One thing you might consider is if your data set is naturally amenable to projection so that you can reduce the number of dimensions. For instance, if two of your independent variables dominate, you can collapse the problem to 2-dimensions, which is much easier to solve. Another thing you might consider is taking the sampling points and arranging them in a matrix. You can perform an SVD decomposition and look at the singular values. If there are a few dominant singular values, you can use this to perform a projection to the hyper-plane defined by those basis vectors and reduce the dimensions for your interpolation. Basically, if your data is spread in a particular set of dimensions, you can use those dominating dimensions to perform your interpolation, since you don't really have much information in the other dimensions anyway.

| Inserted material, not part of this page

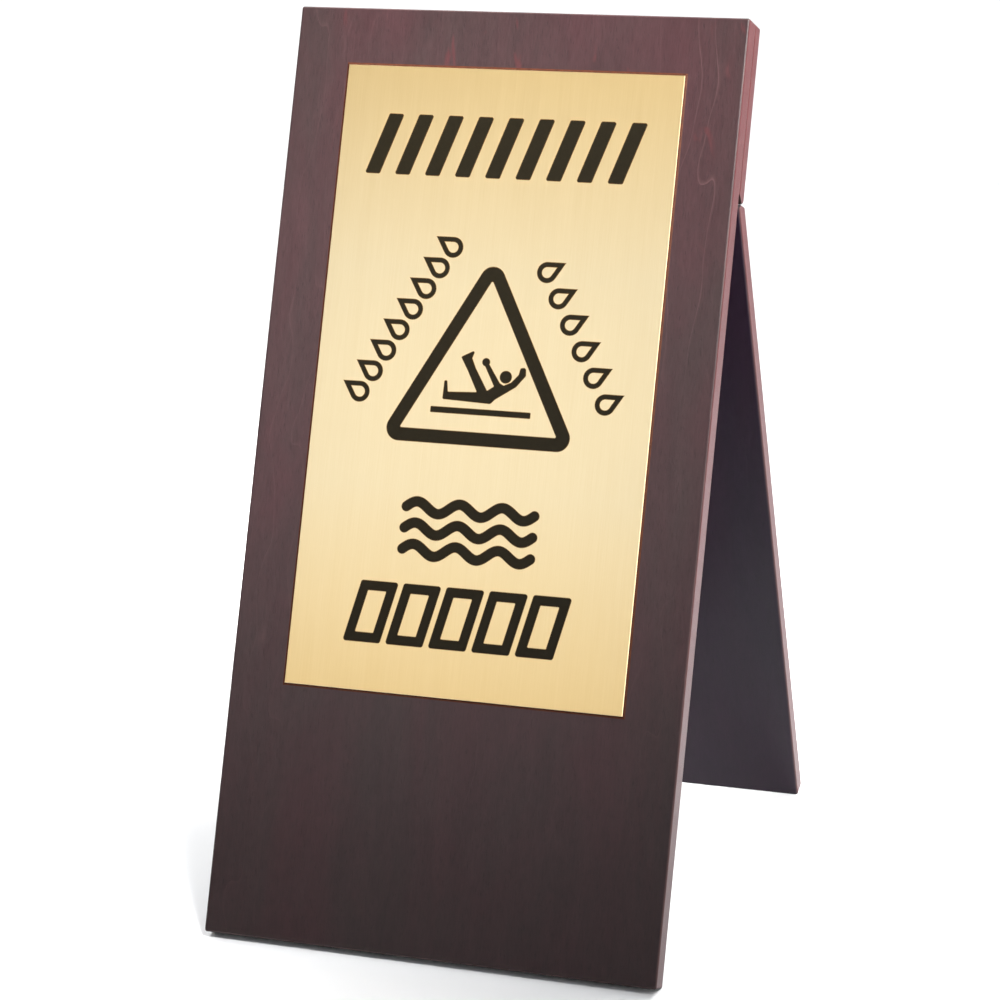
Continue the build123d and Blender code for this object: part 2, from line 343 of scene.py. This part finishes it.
def adhesive(name):
    """Cloudy double-sided film."""
    s = Shader(name)
    mottle = s.noise(s.board_vector(LEAN), 300, detail=3)
    colour = s.mix(s.ramp(mottle, (0.3, 0.0), (0.7, 1.0)), (0.52, 0.49, 0.42), (0.64, 0.61, 0.54))
    s.set(colour=colour, roughness=0.6, normal=s.bump(mottle, 0.2, 0.00005))
    return s.material


def finish_cad_nodes():
    """Gives every CAD node its material."""
    leg_turn = LEAN - OPEN
    brass = plain_metal("hinge_brass", (0.66, 0.46, 0.20), (0.42, 0.27, 0.11), 0.26, 260)
    steel = plain_metal("screw_steel", (0.62, 0.60, 0.55), (0.36, 0.33, 0.28), 0.28, 420)
    given = {
        "front_board": stained_wood("wood_front", LEAN, (0, 0, 0), flames=0.65),
        "header_block": stained_wood("wood_block", LEAN, (1.7, 0.4, 0.9)),
        "rear_leg": stained_wood("wood_leg", leg_turn, (0.9, 2.1, 3.3), inner=True),
        "face_plate": brushed_brass("brass_plate"),
        "plate_adhesive": adhesive("adhesive_film"),
    }
    for node, piece in frame["nodes"].items():
        material = given.get(node)
        if material is None:
            material = steel if node.endswith("screws") else brass
        piece.data.materials.clear()
        piece.data.materials.append(material)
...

I agree with the other commentators, however, that your premise may be off. You generally don't want to interpolate to perform analysis, as you're just choosing to interpolate your data in different ways and the choice of interpolation biases the analysis. It only makes sense if you have a compelling reason to believe that a particular interpolation is physically consistent and you simply need additional points for a particular algorithm.
May I suggest Cubic Spline Interpolation
http://www.coastrd.com/basic-cubic-spline-interpolation
unless you have a very specific need, this is easy to implement and calculates splines well.
Have a look at the regression methods presented in Elements of statistical learning; most of them may be tested in R. There are plenty of models that can be used: linear regression, local models and so on.